* [EXERCISE] Check each line of the material. Copy those containing "caption".

* [EXERCISE MATERIAL]

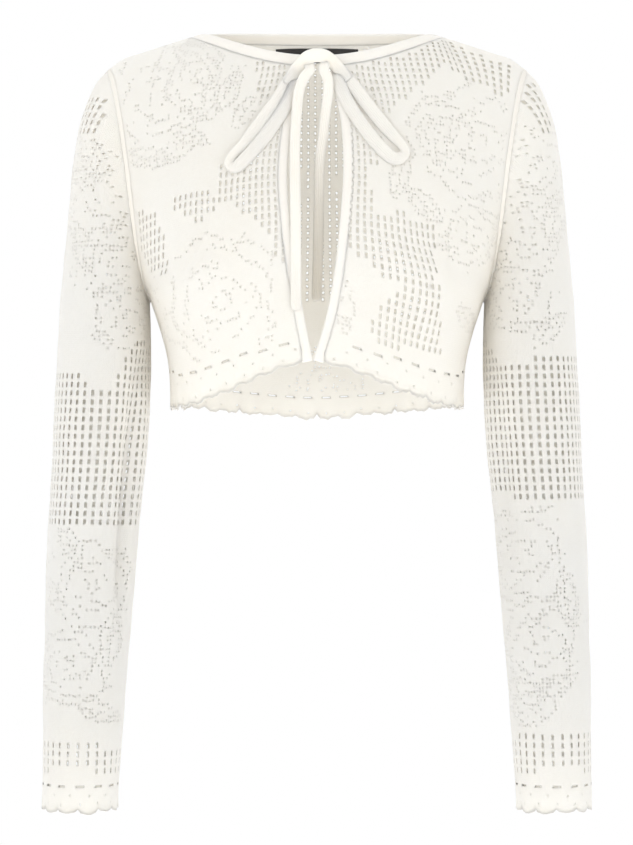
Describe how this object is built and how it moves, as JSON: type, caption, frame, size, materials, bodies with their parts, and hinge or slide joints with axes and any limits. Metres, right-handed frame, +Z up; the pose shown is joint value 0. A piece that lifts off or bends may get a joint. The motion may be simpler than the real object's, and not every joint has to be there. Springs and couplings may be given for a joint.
{
  "type": "cropped cardigan",
  "caption": "Cropped openwork knit cardigan with long sleeves, scalloped edges and a tie at the neck, filled out as worn.",
  "frame": {"origin": "middle of the neck opening, level with the highest point of the shoulders", "axes": "+Z up, +X to the viewer's right from the front, -Y towards the front of the garment"},
  "size_m": [0.4888, 0.2413, 0.7031],
  "materials": {
    "knit": "ivory openwork knit",
    "band_knit": "ivory plain double knit",
    "tie_knit": "ivory knitted cord",
    "label_weave": "black woven satin"
  },
  "bodies": {
    "root": {"front_left": "knit", "front_right": "knit", "back": "knit", "sleeve_left": "knit", "sleeve_right": "knit", "front_band_left": "band_knit", "front_band_right": "band_knit", "neck_band": "band_knit", "bow_knot": "tie_knit", "bow_loop_left": "tie_knit", "bow_loop_right": "tie_knit", "tie_tail_left": "tie_knit", "tie_tail_centre": "tie_knit", "label": "label_weave"}
  },
  "joints": []
}
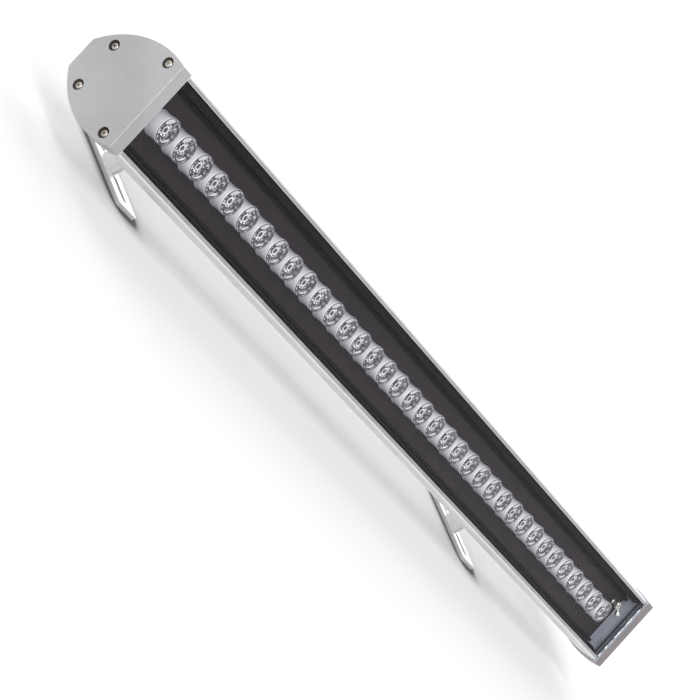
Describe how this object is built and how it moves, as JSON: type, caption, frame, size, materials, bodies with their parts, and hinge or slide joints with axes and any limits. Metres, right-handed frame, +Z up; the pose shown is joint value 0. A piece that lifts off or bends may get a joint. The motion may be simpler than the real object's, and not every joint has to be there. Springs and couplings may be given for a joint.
{
  "type": "outdoor wall washer light",
  "caption": "Long sealed linear flood light with a row of round lenses under flat glass, bulged aluminium housing, screwed end caps and tilting slotted feet.",
  "frame": {"origin": "middle of the base of the part's box, on the floor that the feet stand on", "axes": "+Z up, +X along the lamp from the near end to the cable gland end, -Y the side that the light goes out to"},
  "size_m": [1.022, 0.1158, 0.0978],
  "materials": {
    "anodised_housing": "satin anodised, black inside",
    "cap_grey": "fine satin silver coating",
    "silicone": "translucent pale grey silicone",
    "stainless": "plain stainless",
    "clear_glass": "clear, polished",
    "black_rubber": "matte",
    "black_board": "black solder mask",
    "emitter": "clear dome over yellow phosphor",
    "frosted_plastic": "frosted",
    "lens_clear": "clear moulded acrylic",
    "case_grey": "plain",
    "terminal_plastic": "moulded",
    "lead_brown": "insulation",
    "lead_red": "insulation",
    "nickel": "nickel plated brass",
    "black_plastic": "moulded",
    "foot_aluminium": "plain satin"
  },
  "bodies": {
    "lamp": {"housing": "anodised_housing", "cap_near": "cap_grey", "cap_far": "cap_grey", "gasket_near": "silicone", "gasket_far": "silicone", "cap_screws_near": "stainless", "cap_screws_far": "stainless", "glass": "clear_glass", "glass_tape": "black_rubber", "led_board": "black_board", "emitters": "emitter", "lens_holders": "frosted_plastic", "lenses": "lens_clear", "lead_grommet": "black_rubber", "lead_plug": "frosted_plastic", "driver": "case_grey", "driver_screws": "stainless", "terminal_block": "terminal_plastic", "supply_leads": "lead_brown", "led_leads": "lead_red", "gland_body": "nickel", "gland_washer": "black_rubber", "gland_locknut": "nickel", "gland_nut": "nickel", "gland_seal": "black_rubber", "vent_plug": "black_plastic"},
    "bracket_near": {"arm_near": "foot_aluminium", "clamp_bolts_near": "stainless", "clamp_washers_near": "stainless", "clamp_nuts_near": "stainless"},
    "stand_near": {"foot_near": "foot_aluminium", "tilt_bolt_near": "stainless", "tilt_washers_near": "stainless", "friction_washer_near": "black_plastic", "tilt_nut_near": "stainless"},
    "bracket_far": {"arm_far": "foot_aluminium", "clamp_bolts_far": "stainless", "clamp_washers_far": "stainless", "clamp_nuts_far": "stainless"},
    "stand_far": {"foot_far": "foot_aluminium", "tilt_bolt_far": "stainless", "tilt_washers_far": "stainless", "friction_washer_far": "black_plastic", "tilt_nut_far": "stainless"}
  },
  "joints": [
    {"name": "near_foot_slide", "type": "slide", "parent": "lamp", "child": "bracket_near", "axis": [1, 0, 0], "range_m": [-0.09, 0.2]},
    {"name": "near_foot_tilt", "type": "hinge", "parent": "bracket_near", "child": "stand_near", "pos_m": [-0.393, 0.01743, 0.0197], "axis": [1, 0, 0], "range_deg": [-22, 98]},
    {"name": "far_foot_slide", "type": "slide", "parent": "lamp", "child": "bracket_far", "axis": [1, 0, 0], "range_m": [-0.2, 0.15]},
    {"name": "far_foot_tilt", "type": "hinge", "parent": "bracket_far", "child": "stand_far", "pos_m": [0.2725, 0.01743, 0.0197], "axis": [1, 0, 0], "range_deg": [-22, 98]}
  ],
  "couplings": [
    {"joint": "far_foot_tilt", "follows": "near_foot_tilt", "ratio": 1}
  ]
}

* [OUTPUT BELOW]
Describe how this object is built and how it moves, as JSON: type, caption, frame, size, materials, bodies with their parts, and hinge or slide joints with axes and any limits. Metres, right-handed frame, +Z up; the pose shown is joint value 0. A piece that lifts off or bends may get a joint. The motion may be simpler than the real object's, and not every joint has to be there. Springs and couplings may be given for a joint.
  "caption": "Cropped openwork knit cardigan with long sleeves, scalloped edges and a tie at the neck, filled out as worn.",
Describe how this object is built and how it moves, as JSON: type, caption, frame, size, materials, bodies with their parts, and hinge or slide joints with axes and any limits. Metres, right-handed frame, +Z up; the pose shown is joint value 0. A piece that lifts off or bends may get a joint. The motion may be simpler than the real object's, and not every joint has to be there. Springs and couplings may be given for a joint.
  "caption": "Long sealed linear flood light with a row of round lenses under flat glass, bulged aluminium housing, screwed end caps and tilting slotted feet.",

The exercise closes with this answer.